As with most things, commonsense should prevail with winter riding. If the roads are icy or the weather forecast is treacherous and you can either put off the journey or use the car instead, do it. It’s no good bragging to your mates in the pub about how hard you are when you’ve got both legs in plaster!
● Road surfaces don’t warm up as easily at this time of year and are especially dangerous once the gritters have been out. The salt tends to form a loose surface, gets into the pores of the road and then acts as a lubricant between tyre and surface. Ride accordingly.
● Slippery roads need longer braking distances. Your usual two-second rule needs to be at least doubled. It can take up to 10 times longer to stop when it’s wet and cold. Skids are generally caused by harsh braking, acceleration or steering. Be smooth and steady!
● Be especially wary of motorists who have set off without cleaning more than a small peephole of ice from their windscreen and side-windows. These tend to be the very people whose impatience means they will pull out on you from a side turning at the best of times. Snow on car wing mirrors is another warning sign of potential danger.
● Know your limitations of endurance – fatigue is accelerated by cold and inclement weather.

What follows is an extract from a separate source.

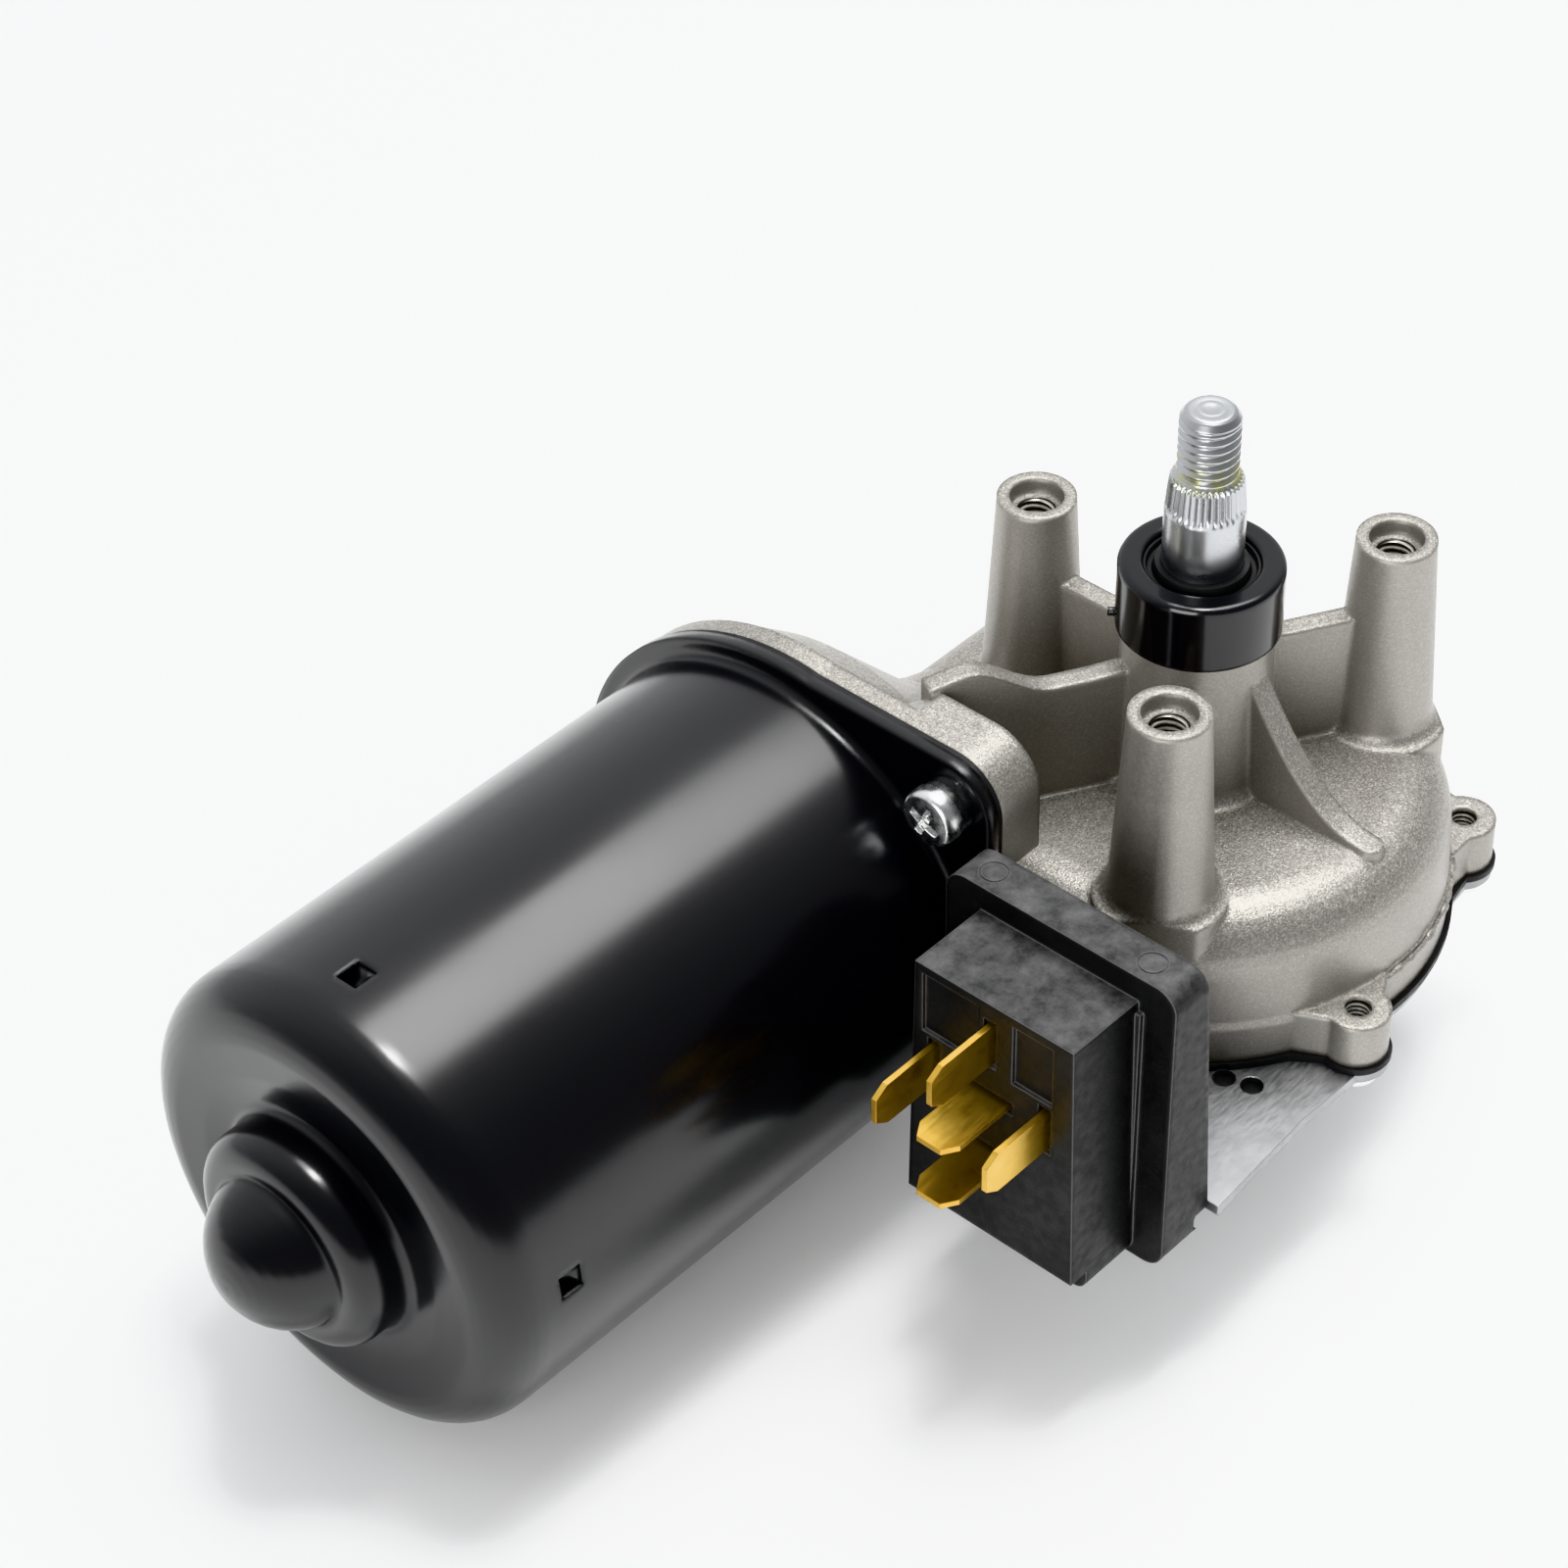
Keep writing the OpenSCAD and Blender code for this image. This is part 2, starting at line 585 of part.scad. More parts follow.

● Give other road users more room when overtaking to allow for their mistakes or problems caused by the conditions. And if following a snow and ice covered car or truck be ready to take avoiding action should the stuff starting breaking off.
● Bear in mind the poor state of maintenance of many of our roads. Innocuous puddles may turn out to be hiding deep potholes. Ride round them, not through them, if possible.
● If you have to ride through snow, don’t ride with your feet down. If you do fall off there is more chance of your leg being trapped. Keep your feet on the pegs in your normal riding position – it will give you more control.
● Lancashire’s Police Motorcycle Team have a mnemonic – COAST – that sums up all the important points:
C oncentration – being alert
O bservation – looking and seeing
A nticipation – expecting the unexpected
Maintaining S pace around ourselves
Providing T ime to react which results in our being in control.